Iceloof / GoogleNews

Script for GoogleNews
https://pypi.org/project/GoogleNews/
MIT License
316 stars 88 forks source link

Article `download()` failed with 403 Client Error: Forbidden for url: #41

Closed apavlo89 closed 3 years ago

apavlo89 commented 3 years ago

I can't seem to be able to download articles due to this error. How do I bypass this? it seems to be happening everytime it goes through a specific URL. Basically if its not able to go through that website I would like it to skip and keep searching. Thank you for your help in the matter.

apavlo89 commented 3 years ago
from GoogleNews import GoogleNews
from newspaper import Article
from newspaper import Config
import pandas as pd
import nltk
#config will allow us to access the specified url for which we are #not authorized.
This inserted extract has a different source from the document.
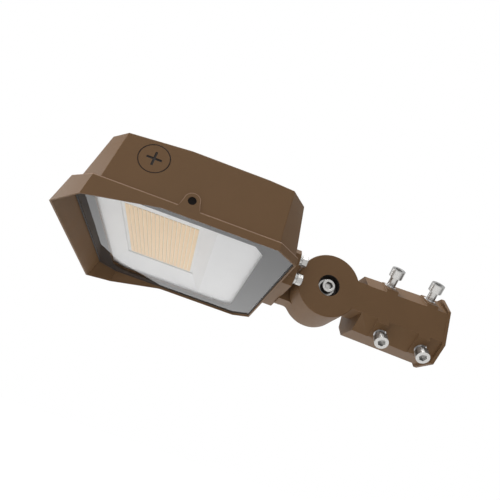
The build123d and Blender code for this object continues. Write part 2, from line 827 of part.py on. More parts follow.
# Front frame: lip, side tabs and the visor that grows deeper towards the front
with BuildPart() as front_frame:
    for down in (0, frame_height + visor_depth):
        with BuildSketch(Plane.XY.offset(joint_z - down)):
            filled(frame_outline(0, down))
    loft(ruled=True)
    fillet(front_frame.faces().sort_by(Axis.Z)[-1].edges(), frame_round)
    for down in (frame_flange, frame_height + visor_depth):
        with BuildSketch(Plane.XY.offset(joint_z - down)):
            filled(frame_outline(frame_wall, down))
    loft(ruled=True, mode=Mode.SUBTRACT)
    with BuildSketch(Plane.XY.offset(joint_z - frame_flange - 1)):
        filled(head_outline(
            head_half_width - ledge_inset, ledge_rear, ledge_front,
            ledge_corner, ledge_corner, ledge_corner, ledge_corner,
        ))
    extrude(amount=frame_flange + 2, mode=Mode.SUBTRACT)
    below = lip_z - 2 * visor_depth
    behind = head_y + cut_room / 2
    with BuildSketch(Plane.YZ.offset(-head_half_width - cut_room / 2)):
        with BuildLine():
            FilletPolyline(
                (behind, lip_z), (head_y - visor_start, lip_z),
                (head_y - visor_bend, lip_z - visor_bend_drop),
                (head_y - head_length - visor_flare_front, lip_z - visor_depth),
                (head_y - head_length - 2 * visor_flare_front, below),
                (behind, below),
                radius=(visor_ease, visor_ease, 0.5, 0.5), close=False,
            )
            Line((behind, below), (behind, lip_z))
        make_face()
    extrude(amount=2 * head_half_width + cut_room, mode=Mode.SUBTRACT)
    for side in (-1, 1):
        tab_inner = head_half_width - ledge_width + tab_gap
        tab_plane = face_plane(side * tab_inner, head_y - tab_place, joint_z + tab_rise, 90 - 90 * side)
        with BuildSketch(tab_plane):
            Circle(tab_radius)
            with BuildLine():
                foot = -side * (tab_rise + tab_foot)
                Polyline(
                    (-tab_base / 2, foot), (tab_base / 2, foot),
                    (tab_radius, 0), (-tab_radius, 0), close=True,
                )
            make_face()
        extrude(amount=ledge_width - tab_gap + tab_stand)
        with BuildSketch(tab_plane):
            Circle(tab_screw_radius + flange_hole_clearance)
        extrude(amount=ledge_width + 1, mode=Mode.SUBTRACT)
        with BuildSketch(tab_plane.offset(ledge_width - tab_gap + tab_stand - tab_recess)):
            Circle(tab_hole_radius)
        extrude(amount=tab_recess + 1, mode=Mode.SUBTRACT)
front_frame.part.label = "front_frame"

# Screws through the two side tabs
with BuildPart() as frame_screws:
    for side in (-1, 1):
        head_seat = head_half_width + tab_stand - tab_recess
        tab_plane = face_plane(side * head_seat, head_y - tab_place, joint_z + tab_rise, 90 - 90 * side)
        with BuildSketch(tab_plane):
            Circle(tab_hole_radius - thread_clearance)
        extrude(amount=tab_recess / 2)
        with BuildSketch(tab_plane):
            Circle(tab_screw_radius)
        extrude(amount=-tab_screw_length)
frame_screws.part.label = "frame_screws"

with BuildPart() as glass_lens:
    with BuildSketch(Plane.XY.offset(glass_z)):
        filled(frame_outline(frame_wall + glass_gap, frame_flange))
    extrude(amount=glass_thickness)
glass_lens.part.label = "glass_lens"

# Black silicone between the glass's rim and the frame
with BuildPart() as lens_gasket:
    with BuildSketch(Plane.XY.offset(glass_z)):
        ring_face(
            frame_outline(frame_wall, frame_flange),
            frame_outline(frame_wall + glass_gap, frame_flange),
        )
    extrude(amount=ledge_z - glass_z)
    with BuildSketch(Plane.XY.offset(ledge_z - glass_bed)):
        ring_face(
            frame_outline(frame_wall + glass_gap, frame_flange),
            head_outline(
                head_half_width - ledge_inset, ledge_rear, ledge_front,
                ledge_corner, ledge_corner, ledge_corner, ledge_corner,
            ),
        )
    extrude(amount=glass_bed)
lens_gasket.part.label = "lens_gasket"

with BuildPart() as led_board:
    with BuildSketch(Plane.XY.offset(board_z)):
        with Locations((0, head_y - board_middle)):
            Rectangle(board_length, board_width)
            with GridLocations(2 * board_screw_x, 2 * board_screw_y, 2, 2):
                Circle(board_screw_radius + thread_clearance, mode=Mode.SUBTRACT)
    extrude(amount=board_thickness)
led_board.part.label = "led_board"

# Phosphor strips over the rows of chips
strip_pitch = (strip_field + strip_gap) / strip_count
with BuildPart() as led_strips:
    with BuildSketch(Plane.XY.offset(board_z - strip_thickness)):
        with Locations((0, head_y - board_middle)):
            with GridLocations(1, strip_pitch, 1, strip_count):
                Rectangle(strip_length, strip_pitch - strip_gap)
    extrude(amount=strip_thickness)
led_strips.part.label = "led_strips"

with BuildPart() as led_board_screws:
    with BuildSketch(Plane.XY.offset(board_z - board_screw_head_height)):
        with Locations((0, head_y - board_middle)):
            with GridLocations(2 * board_screw_x, 2 * board_screw_y, 2, 2):
                Circle(board_screw_head)
    extrude(amount=board_screw_head_height)
    with BuildSketch(Plane.XY.offset(board_z)):
        with Locations((0, head_y - board_middle)):
            with GridLocations(2 * board_screw_x, 2 * board_screw_y, 2, 2):
                Circle(board_screw_radius)
    extrude(amount=board_thickness + board_screw_depth - 1)
led_board_screws.part.label = "led_board_screws"


def tray_well(share):
    """Outline of the reflector's well, from its mouth at 0 to its floor at 1."""
    half = tray_mouth_half + (tray_floor_half - tray_mouth_half) * share
    rear = tray_mouth_rear + (tray_floor_rear - tray_mouth_rear) * share
    front = tray_mouth_front + (tray_floor_front - tray_mouth_front) * share
    corner = 1 - 0.9 * share
    return head_outline(half, rear, front, 1, 1, tray_corner_x * corner, tray_corner_y * corner)


# Reflector: a flat panel over the driver and a shallow well around the light engine
tray_floor_z = board_z - tray_board_gap
with BuildPart() as reflector_tray:
    with BuildSketch(Plane.XY.offset(tray_z)):
        filled(housing_outline(tray_inset, 0))
    extrude(amount=tray_sheet)
    for share, z in ((0, tray_z), (1, tray_floor_z)):
        with BuildSketch(Plane.XY.offset(z + tray_sheet)):
            filled(tray_well(share))
    loft(ruled=True)
    for share, z in ((0, tray_z), (1, tray_floor_z)):
        with BuildSketch(Plane.XY.offset(z)):
            filled(tray_well(share))
    loft(ruled=True, mode=Mode.SUBTRACT)
    with BuildSketch(Plane.XY.offset(tray_floor_z)):
        filled(tray_well(1))
    extrude(amount=2 * tray_sheet, mode=Mode.SUBTRACT)
    with BuildSketch(Plane.XY.offset(tray_z)):
        with Locations(*tray_screw_places()):
            Circle(tray_screw_radius + thread_clearance)
    extrude(amount=tray_sheet, mode=Mode.SUBTRACT)
reflector_tray.part.label = "reflector_tray"

with BuildPart() as reflector_screws:
    with BuildSketch(Plane.XY.offset(tray_z - tray_screw_head_height)):
        with Locations(*tray_screw_places()):
            Circle(tray_screw_head)
    extrude(amount=tray_screw_head_height)
    with BuildSketch(Plane.XY.offset(tray_z)):
        with Locations(*tray_screw_places()):
            Circle(tray_screw_radius)
    extrude(amount=tray_sheet + 2 * tray_screw_radius)
reflector_screws.part.label = "reflector_screws"

# Driver on its bracket, hung from the back wall
with BuildPart() as driver_bracket:
    with BuildSketch(Plane.XY.offset(driver_z)):
        with Locations(((bracket_right - bracket_left) / 2, head_y - driver_middle)):
            Rectangle(bracket_right + bracket_left, bracket_width)
        with Locations(*bracket_screw_places()):
            Circle(bracket_screw_radius + flange_hole_clearance, mode=Mode.SUBTRACT)
    extrude(amount=bracket_sheet)
driver_bracket.part.label = "driver_bracket"

with BuildPart() as led_driver:
    with BuildSketch(Plane.XY.offset(driver_z - driver_height)):
        with Locations((0, head_y - driver_middle)):
            RectangleRounded(driver_length, driver_width, driver_round)
    extrude(amount=driver_height)
    fillet(led_driver.faces().sort_by(Axis.Z)[0].edges(), driver_round / 2)
led_driver.part.label = "led_driver"

with BuildPart() as driver_screws:
    with BuildSketch(Plane.XY.offset(driver_z - bracket_screw_head_height)):
        with Locations(*bracket_screw_places()):
            Circle(bracket_screw_head)
    extrude(amount=bracket_screw_head_height)
    with BuildSketch(Plane.XY.offset(driver_z)):
        with Locations(*bracket_screw_places()):
            Circle(bracket_screw_radius)
    extrude(amount=bracket_sheet + bracket_screw_depth - 1)
driver_screws.part.label = "driver_screws"

with BuildPart() as terminal_block:
    with BuildSketch(Plane.XY.offset(driver_z - terminal_height)):
        with Locations((terminal_x, head_y - driver_middle)):
            Rectangle(terminal_width, terminal_length)
    extrude(amount=terminal_height)
    chamfer(terminal_block.faces().sort_by(Axis.Z)[0].edges().filter_by(Axis.Y), terminal_width / 6)
    with BuildSketch(Plane.XY.offset(driver_z - terminal_height)):
        with Locations((terminal_x, head_y - driver_middle)):
            with GridLocations(1, terminal_length / terminal_poles, 1, terminal_poles):
                Circle(terminal_pole_radius)
    extrude(amount=terminal_pole_depth, mode=Mode.SUBTRACT)
terminal_block.part.label = "terminal_block"


def lead(offset):
    """One lead as a bent tube, from the board's end to the driver's end."""
    board_end = board_length / 2 - lead_board_inset
    board_y = head_y - board_middle + offset
    driver_y = head_y - driver_middle - offset
    low = board_z - lead_radius - thread_clearance
    high = driver_z - lead_driver_height
    points = (
        (-board_end, board_y, low), (offset - lead_channel, board_y, low),
        (offset - lead_channel, driver_y, high), (-driver_length / 2, driver_y, high),
    )
    with BuildPart() as tube:
        with BuildLine():
            path = FilletPolyline(*points, radius=lead_bend)
        with BuildSketch(Plane(origin=path @ 0, z_dir=path % 0)):
            Circle(lead_radius)
        sweep()
    return tube


led_lead_positive = lead(lead_pitch / 2)
led_lead_positive.part.label = "led_lead_positive"
led_lead_negative = lead(-lead_pitch / 2)
led_lead_negative.part.label = "led_lead_negative"

# Flush plug with a cross recess over the photocell port
with BuildPart() as photocell_plug:
    with BuildSketch(plug_plane):
        Circle(plug_radius)
    extrude(amount=-plug_flange)
    with BuildSketch(plug_plane.offset(-plug_flange)):
        Circle(plug_neck_radius)
    extrude(amount=-plug_neck_length)
    with BuildSketch(plug_plane):
        Rectangle(plug_cross_length, plug_cross_width)
        Rectangle(plug_cross_width, plug_cross_length)
    extrude(amount=-plug_cross_depth, mode=Mode.SUBTRACT)
photocell_plug.part.label = "photocell_plug"

with BuildPart() as plug_seal:
    with BuildSketch(plug_plane.offset(-plug_flange)):
        Circle(plug_neck_radius + thread_clearance + plug_seal_width)
        Circle(plug_neck_radius + thread_clearance, mode=Mode.SUBTRACT)
    extrude(amount=-plug_seal_thickness)
plug_seal.part.label = "plug_seal"

os.makedirs("parts", exist_ok=True)
for piece in (
    slip_fitter, clamp_screws, pivot_bolt, pivot_washers, pivot_nut, knuckle_seal,
    knuckle_arm, flange_gasket, flange_washers, flange_lock_washers, flange_bolts, wire_grommet,
    rear_housing, housing_gasket, front_frame, frame_screws, glass_lens, lens_gasket,
    led_board, led_strips, led_board_screws, reflector_tray, reflector_screws,
    driver_bracket, led_driver, driver_screws, terminal_block,
    led_lead_positive, led_lead_negative, photocell_plug, plug_seal,
):
    export_step(piece.part, f"parts/{piece.part.label}.step")
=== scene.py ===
import math

import bmesh
import bpy
from mathutils import Matrix, Vector
from mathutils.bvhtree import BVHTree


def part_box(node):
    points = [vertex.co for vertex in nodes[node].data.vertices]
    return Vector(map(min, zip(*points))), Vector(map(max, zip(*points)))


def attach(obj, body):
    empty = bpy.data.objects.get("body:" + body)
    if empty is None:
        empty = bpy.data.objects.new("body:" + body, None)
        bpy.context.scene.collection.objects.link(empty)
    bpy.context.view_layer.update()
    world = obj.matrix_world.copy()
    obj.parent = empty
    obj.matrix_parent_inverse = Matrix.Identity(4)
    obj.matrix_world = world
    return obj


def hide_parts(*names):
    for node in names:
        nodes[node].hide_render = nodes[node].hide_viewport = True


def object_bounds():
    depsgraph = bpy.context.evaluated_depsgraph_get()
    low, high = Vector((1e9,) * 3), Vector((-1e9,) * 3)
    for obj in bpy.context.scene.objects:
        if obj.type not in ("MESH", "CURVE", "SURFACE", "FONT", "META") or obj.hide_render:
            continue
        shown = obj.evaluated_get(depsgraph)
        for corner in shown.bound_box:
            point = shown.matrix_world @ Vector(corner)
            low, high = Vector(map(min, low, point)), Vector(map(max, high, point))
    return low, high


# Dresses the floodlight's solids: finishes, rounded edges, the print on the glass, bare metal round the
# clamp screws, and the studio with its camera. Lengths are in metres, and +Z is the back of the lamp head.

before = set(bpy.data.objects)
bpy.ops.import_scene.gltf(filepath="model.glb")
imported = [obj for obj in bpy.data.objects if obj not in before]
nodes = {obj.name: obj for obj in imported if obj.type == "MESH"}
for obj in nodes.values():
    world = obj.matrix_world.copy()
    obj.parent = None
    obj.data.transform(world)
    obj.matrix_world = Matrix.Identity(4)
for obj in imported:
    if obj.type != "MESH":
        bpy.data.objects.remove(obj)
cad_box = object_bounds()

MM = 0.001
WHITE = (1, 1, 1, 1)


# Shader nodes

PRINCIPLED = "Principled BSDF"

# The Mix node has sockets of one name for each kind of data, so its colour sockets go by number
MIX_FIRST = 6
MIX_SECOND = 7
MIX_RESULT = 2


def new_material(name):
    """A material with only a Principled shader, and its nodes, shader and output."""
    material = bpy.data.materials.new(name)
    material.use_nodes = True
    tree = material.node_tree
    tree.nodes.clear()
    out = tree.nodes.new("ShaderNodeOutputMaterial")
    shader = tree.nodes.new("ShaderNodeBsdfPrincipled")
    tree.links.new(shader.outputs["BSDF"], out.inputs["Surface"])
    return material, tree, shader, out


def linear(red, green, blue):
    """An sRGB colour of 0 to 255 as Blender's linear colour."""
    def curve(value):
        value /= 255
        return value / 12.92 if value <= 0.04045 else ((value + 0.055) / 1.055) ** 2.4

    return (curve(red), curve(green), curve(blue), 1.0)


def math_node(tree, operation, *values):
    """The output of a math node, with numbers or other outputs for its inputs."""
    node = tree.nodes.new("ShaderNodeMath")
    node.operation = operation
    for socket, value in zip(node.inputs, values):
        if isinstance(value, (int, float)):
            socket.default_value = value
        else:
            tree.links.new(value, socket)
    return node.outputs[0]


def object_place(tree):
    """X, Y and Z of a point in the object's own coordinates."""
    coords = tree.nodes.new("ShaderNodeTexCoord")
    split = tree.nodes.new("ShaderNodeSeparateXYZ")
    tree.links.new(coords.outputs["Object"], split.inputs["Vector"])
    return split.outputs["X"], split.outputs["Y"], split.outputs["Z"]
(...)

Sometimes we may get 403 client error while parsing #the link to download the article.
nltk.download('punkt')

user_agent = 'Mozilla/5.0 (Windows NT 10.0; Win64; x64) AppleWebKit/537.36 (KHTML, like Gecko) Chrome/87.0.4280.66 Safari/537.36'
config = Config()
config.browser_user_agent = user_agent
googlenews=GoogleNews(start='10/01/2020',end='10/19/2020')
googlenews.search('amazon stock')
result=googlenews.result()
df=pd.DataFrame(result)
print(df.head())
for i in range(2,20):
    googlenews.getpage(i)
    result=googlenews.result()
    df=pd.DataFrame(result)
list=[]
for ind in df.index:
    dict={}
    article = Article(df['link'][ind],config=config)
    article.download()
    article.parse()
    article.nlp()
    dict['Date']=df['date'][ind]
    dict['Media']=df['media'][ind]
    dict['Title']=article.title
    dict['Article']=article.text
    dict['Summary']=article.summary
    list.append(dict)
news_df=pd.DataFrame(list)
news_df.to_excel("articles.xlsx")
apavlo89 commented 3 years ago

fixed by changing user agent to user_agent = 'Mozilla/5.0 (Windows; U; Windows NT 5.1; en-US; rv:1.9.0.7) Gecko/2009021910 Firefox/3.0.7'